The system outputs a probability: for example, "85% chance of failure within 30 days" or "Remaining useful life: 14 days +/- 3." This allows maintenance teams to act with confidence.

Conditional Probability vs. Mean Time to Failure

Metric Based On Applies To Use Case
MTBF Historical fleet averages Generic population of assets Budget planning, procurement
Conditional Probability Current condition of one asset Individual asset today Maintenance scheduling decisions

An asset's MTBF might say a bearing lasts 5 years on average. But if current vibration readings suggest failure is imminent, the conditional probability of failure might be 75% within 14 days. You need both perspectives: MTBF for long-term planning, conditional probability for immediate decisions.

Using Conditional Probability for Decision Making

Maintenance Scheduling

If conditional probability of failure is low (less than 10% in the next 30 days), you can safely defer maintenance and extend the equipment's run time. This maximizes asset availability.

If probability is moderate (10-50%), schedule maintenance during the next planned maintenance window. You have time to plan, procure spare parts, and coordinate the repair.

If probability is high (above 50-75%), maintenance becomes urgent. You may prioritize this asset over others, schedule work immediately, or increase inspection frequency to catch failure even earlier.

Spare Parts Planning

Assets with rising conditional failure probability are candidates for preventive replacement. Ordering spare parts now ensures they arrive when needed, reducing repair time.

Risk Management

For safety-critical or revenue-critical equipment, conditional probability informs risk decisions. If probability of failure in the next 7 days exceeds your risk threshold, you take action immediately, even if it incurs cost. If probability is low, you can accept the risk and defer repair.

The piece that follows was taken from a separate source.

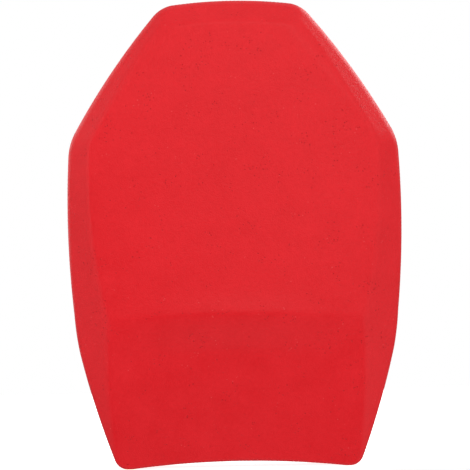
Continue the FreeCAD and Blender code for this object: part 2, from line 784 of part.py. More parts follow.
def export_parts():
    """Write one STEP file for each sub-part."""
    os.makedirs("parts", exist_ok=True)
    for name, item in sorted(nodes.items()):
        shape = item.Shape
        if shape.isNull() or not shape.isValid() or not shape.Solids:
            raise RuntimeError(f"{name} is not a valid solid")
        shape.exportStep(f"parts/{name}.step")
    box = Part.makeCompound([item.Shape for item in nodes.values()]).BoundBox
    print(len(nodes), "sub-parts; box", box)


# ---------------------------------------------------------------- assembly

stack = build_pad()
doc.recompute()
arm = arm_line()
arm_rivets = [build_arm(side_name, side) for side_name, side in SIDES.items()]
upper_rivets = [place for tops, _ in arm_rivets for place in tops]
lower_rivets = [place for _, rings in arm_rivets for place in rings]
all_rivets = build_rivets(upper_rivets, lower_rivets, *build_handles())
open_stack(*stack, all_rivets, build_vents())
check_objects()
export_parts()
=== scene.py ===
"""Looks of a kick shield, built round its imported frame.

The shield is a moulded red foam pad with a black vinyl back. Two padded forearm straps, two upright
hand grips and a carry handle are riveted to the back. Everything is in metres in the frame's own
axes: +Z up, the striking face towards -Y, +X to the right seen from the front.
"""

import json
import logging
import math
from dataclasses import dataclass, field
from enum import Enum
from typing import ClassVar, Protocol

import bmesh
import bpy
import numpy as np
from mathutils import Matrix, Vector


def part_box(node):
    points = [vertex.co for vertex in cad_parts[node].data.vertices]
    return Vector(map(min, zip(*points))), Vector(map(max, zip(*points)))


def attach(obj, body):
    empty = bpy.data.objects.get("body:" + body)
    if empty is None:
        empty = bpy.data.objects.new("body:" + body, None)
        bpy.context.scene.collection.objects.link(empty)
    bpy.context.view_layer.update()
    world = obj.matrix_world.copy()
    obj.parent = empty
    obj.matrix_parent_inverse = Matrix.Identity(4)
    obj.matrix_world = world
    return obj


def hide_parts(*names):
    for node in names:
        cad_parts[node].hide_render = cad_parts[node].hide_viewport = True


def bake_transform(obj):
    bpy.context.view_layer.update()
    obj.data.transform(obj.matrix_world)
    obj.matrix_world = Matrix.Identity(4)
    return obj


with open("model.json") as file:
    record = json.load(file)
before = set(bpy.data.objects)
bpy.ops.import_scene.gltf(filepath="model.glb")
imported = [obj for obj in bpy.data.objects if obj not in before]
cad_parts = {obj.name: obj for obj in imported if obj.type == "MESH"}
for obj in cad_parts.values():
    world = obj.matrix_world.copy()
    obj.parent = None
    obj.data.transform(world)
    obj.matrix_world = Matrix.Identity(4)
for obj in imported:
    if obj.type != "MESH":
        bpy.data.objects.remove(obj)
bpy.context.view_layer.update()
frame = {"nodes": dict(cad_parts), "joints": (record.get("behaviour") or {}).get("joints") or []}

LOG = logging.getLogger("kick_shield")
SIDES = {"left": -1.0, "right": 1.0}
PATCHED = ("arm_patches_left", "arm_patches_right", "grip_patches_left", "grip_patches_right")
Array = np.ndarray
Point = tuple[float, float]
Spot = tuple[float, float, float]
Colour = tuple[float, float, float, float]
Number = "Value | float"
ACROSS = np.array([1.0, 0.0, 0.0])
OUTWARD = np.array([0.0, 1.0, 0.0])
UPWARD = np.array([0.0, 0.0, 1.0])

# ------------------------------------------------------------------ shader expressions


class Value:
    """A number socket that adds Math nodes when it is used in an expression."""

    def __init__(self, shader: "Graph", socket: bpy.types.NodeSocket) -> None:
        """Wrap one output socket of a shader."""
        self.shader = shader
        self.socket = socket

    def _math(self, operation: str, first: Number, second: "Value | float | None" = None) -> "Value":
        """Add one Math node.

        Args:
            operation: the node's operation.
            first: a number or Value.
            second: a number or Value, or None for an operation on one value.

        Returns:
            The node's result.
        """
        inputs = {0: first} if second is None else {0: first, 1: second}
        return self.shader.node("ShaderNodeMath", {"operation": operation}, inputs)

    def __add__(self, other: Number) -> "Value":
        """self + other."""
        return self._math("ADD", self, other)

    __radd__ = __add__

    def __sub__(self, other: Number) -> "Value":
        """self - other."""
        return self._math("SUBTRACT", self, other)

    def __rsub__(self, other: Number) -> "Value":
        """other - self."""
        return self._math("SUBTRACT", other, self)

    def __mul__(self, other: Number) -> "Value":
        """self * other."""
        return self._math("MULTIPLY", self, other)

    __rmul__ = __mul__

    def __abs__(self) -> "Value":
        """abs(self)."""
        return self._math("ABSOLUTE", self)

    def sine(self) -> "Value":
        """Sine of an angle in radians."""
        return self._math("SINE", self)

    def above(self, limit: float) -> "Value":
        """1 where the value is over the limit, else 0."""
        return self._math("GREATER_THAN", self, limit)

    def ramp(self, low: float, high: float) -> "Value":
        """Smooth step from 0 at low to 1 at high; low may be the larger."""
        settings = {"interpolation_type": "SMOOTHSTEP", "clamp": True}
        return self.shader.node("ShaderNodeMapRange", settings, {0: self, 1: low, 2: high})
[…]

Data Requirements for Accurate Estimates

Historical Failure Data

The more failure records you have for similar equipment under similar conditions, the more accurate the model. A facility with 10 years of maintenance history can predict better than one with 1 year.

Continuous Sensor Data

Monthly vibration readings give a coarse picture; daily or continuous readings detect failure progression much more accurately. IoT sensors dramatically improve conditional probability estimates.

Metadata

Operating conditions matter. High-duty vs. low-duty operation, temperature extremes, contaminants, and run hours per day all affect failure risk. Models that account for these factors are more accurate.

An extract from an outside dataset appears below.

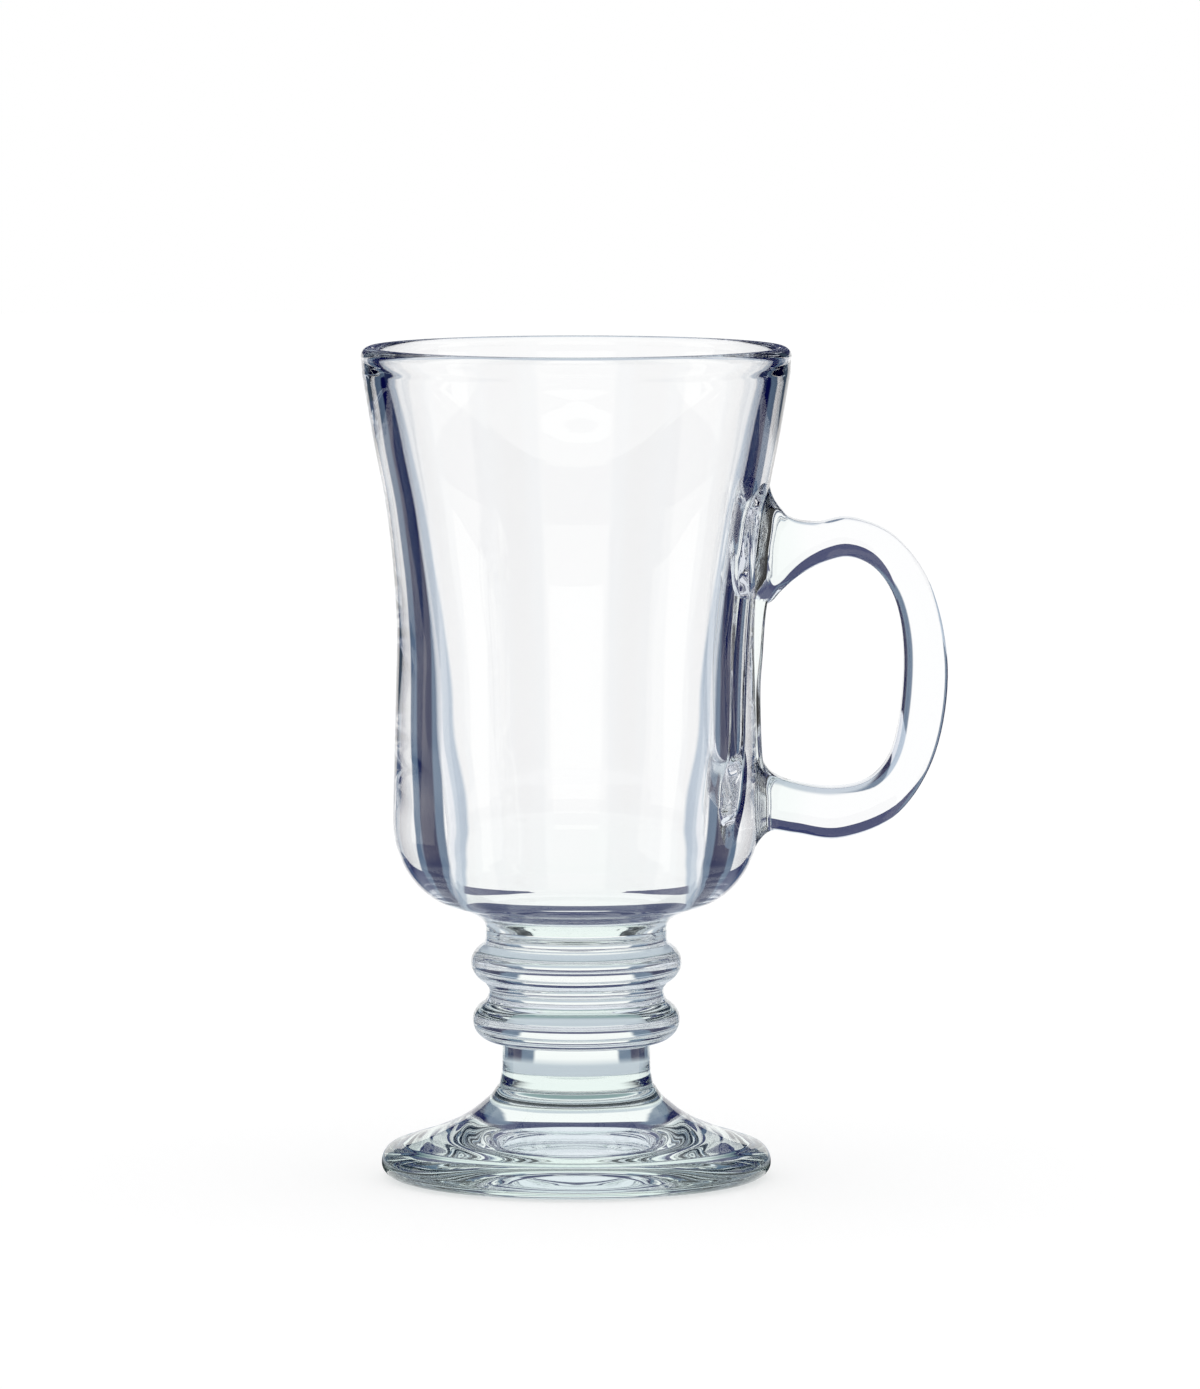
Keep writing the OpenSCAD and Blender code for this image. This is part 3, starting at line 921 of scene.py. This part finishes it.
# The floor is white to the camera but for the object's shadow. Through the glass it has the table's colours.
floor_bm = bmesh.new()
bmesh.ops.create_circle(floor_bm, cap_ends=True, radius=FLOOR_R, segments=FLOOR_SIDES)
bmesh.ops.translate(floor_bm, verts=floor_bm.verts[:], vec=(0, 0, -FLOOR_GAP))
floor = finished(floor_bm, "pale_floor")
paper = bpy.data.materials.new("pale_paper")
graph = Graph(paper)
place = graph.node("ShaderNodeTexCoord", out="Object")
distance = graph.node("ShaderNodeVectorMath", {"operation": "LENGTH"}, {0: place}, "Value")
under_rim = graph.mix(reflected(graph), PALE_RIM, RIM_SHADOW)
table = graph.mix(distance.fade(*RIM_FADE), UNDER_FOOT, under_rim)
table = graph.mix(distance.fade(*TABLE_FADE), table, TABLE)
behind_bowl = distance.fade(*BOWL_FADE_IN) * (1 - distance.fade(*BOWL_FADE_OUT))
dark = reflected(graph).calc("MAXIMUM", through_one_wall(graph) * (1 - behind_bowl))
table = graph.mix(distance.fade(*SURROUND_FADE), table, surround(graph, place, WHITE, dark))
lit = graph.node("ShaderNodeBsdfDiffuse", None, {"Color": FLOOR_GREY})
glow = graph.node("ShaderNodeEmission", None, {"Color": WHITE, "Strength": FLOOR_GLOW})
own = graph.node("ShaderNodeAddShader", None, {0: lit, 1: glow})
in_glass = graph.node("ShaderNodeEmission", None, {"Color": table})
surface = graph.node("ShaderNodeMixShader", None, {0: seen_in_glass(graph, place), 1: own, 2: in_glass})
graph.node("ShaderNodeOutputMaterial", None, {"Surface": surface})
floor.data.materials.append(paper)

# The backdrop is a ring that only the glass shows, and it hides nothing from the camera
backdrop_bm = bmesh.new()
bmesh.ops.create_cone(
    backdrop_bm, cap_ends=False, segments=BACKDROP_SIDES,
    radius1=BACKDROP_R, radius2=BACKDROP_R, depth=BACKDROP_H,
)
bmesh.ops.translate(backdrop_bm, verts=backdrop_bm.verts[:], vec=(0, 0, BACKDROP_H / 2))
backdrop = finished(backdrop_bm, "panels_and_flags")
cloth = bpy.data.materials.new("panels_and_flags")
graph = Graph(cloth)
place = graph.node("ShaderNodeTexCoord", out="Object")
dark = reflected(graph).calc("MAXIMUM", through_one_wall(graph))
own = graph.node("ShaderNodeBsdfTransparent")
in_glass = graph.node("ShaderNodeEmission", None, {"Color": surround(graph, place, WHITE, dark)})
surface = graph.node("ShaderNodeMixShader", None, {0: seen_in_glass(graph, place), 1: own, 2: in_glass})
graph.node("ShaderNodeOutputMaterial", None, {"Surface": surface})
backdrop.data.materials.append(cloth)

# Camera

FRAME_W, FRAME_H = 1200, 1389
FOCAL_PX = 10347.4
AXIS_PX = 576.125
SENSOR_MM = 36
CAMERA_BACK = 1.80565
CAMERA_UP = 0.24336
CAMERA_DOWN_ANGLE = 5.014
BOUNCES = 24
camera_data = bpy.data.cameras.new("camera")
camera_data.sensor_width = SENSOR_MM
camera_data.lens = SENSOR_MM * FOCAL_PX / FRAME_H
camera = bpy.data.objects.new("camera", camera_data)
camera.location = (0, -CAMERA_BACK, CAMERA_UP)
turn_aside = -math.atan((FRAME_W / 2 - AXIS_PX) / FOCAL_PX)
camera.rotation_euler = (math.radians(QUARTER_TURN - CAMERA_DOWN_ANGLE), 0, turn_aside)
bpy.context.scene.collection.objects.link(camera)
bpy.context.scene.camera = camera

scene = bpy.context.scene
scene.view_settings.view_transform = "Standard"
scene.cycles.max_bounces = BOUNCES
scene.cycles.transmission_bounces = BOUNCES
scene.cycles.glossy_bounces = BOUNCES
scene.cycles.transparent_max_bounces = 2 * BOUNCES

bpy.context.view_layer.update()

Limitations and Uncertainties

Conditional probability is an estimate, not a guarantee. Even with a 90% probability, there is a 10% chance the asset will not fail. Conversely, an asset with low predicted probability could fail due to an unexpected event (impact, power surge, sabotage).

Models improve with data. Early estimates may have wide confidence intervals. As you accumulate more condition readings and failure records, estimates become more precise.

Conditional probability works best for gradual degradation (bearing wear, seal leakage). It is less accurate for sudden, random failures (electrical short, fatigue crack propagation).

Conditional Probability and Asset Reliability

By responding to conditional probability of failure, you improve asset reliability. Maintenance happens before failure rather than after, reducing unplanned downtime and equipment failure. Over time, a fleet managed this way has higher availability and lower maintenance costs.

Predict Failure Before It Happens

Tractian's predictive maintenance software analyzes sensor data in real time to estimate failure probability and recommend optimal maintenance timing. Shift from reactive repairs to proactive intervention.

Explore Predictive Maintenance Software

Frequently Asked Questions

How is conditional probability of failure different from basic MTBF?

MTBF is based on historical averages across many assets. Conditional probability of failure is personalized to one specific asset's current condition. If a bearing's vibration is already elevated, its conditional probability of failure in the next 30 days is much higher than the generic MTBF suggests.

How do you calculate conditional probability of failure?

Advanced analytics platforms use machine learning to analyze sensor data, inspection reports, and historical failure patterns. They calculate the probability that the asset will fail within a given timeframe (e.g., 7 days, 30 days) given its current condition. The formula depends on the model used, but typically involves Bayesian inference or survival analysis techniques trained on historical data for similar assets.

What is a good conditional probability of failure for critical equipment?

For safety-critical or revenue-critical equipment, maintain conditional probability of failure below 5-10% for the next 30 days. If probability exceeds 20%, immediate action is recommended. Thresholds depend on the consequence of failure and your risk tolerance.

How does condition monitoring improve conditional probability estimates?

Continuous sensor data provides real-time condition updates, improving the accuracy of failure predictions. Instead of waiting for a monthly vibration reading, continuous monitoring allows algorithms to detect degradation trends within hours or days, giving earlier and more reliable failure probability estimates.

The Bottom Line

Conditional probability of failure transforms maintenance from calendar-based schedules or emergency response into data-driven, optimal timing. By continuously measuring asset condition and estimating failure probability, you schedule maintenance when it matters most: after degradation is detected but before catastrophic failure.

Start by collecting detailed condition data on critical assets, apply predictive models, and act on the results. Over time, your organization will shift toward predictive maintenance, reducing unplanned downtime and lowering overall maintenance costs while improving safety and asset availability.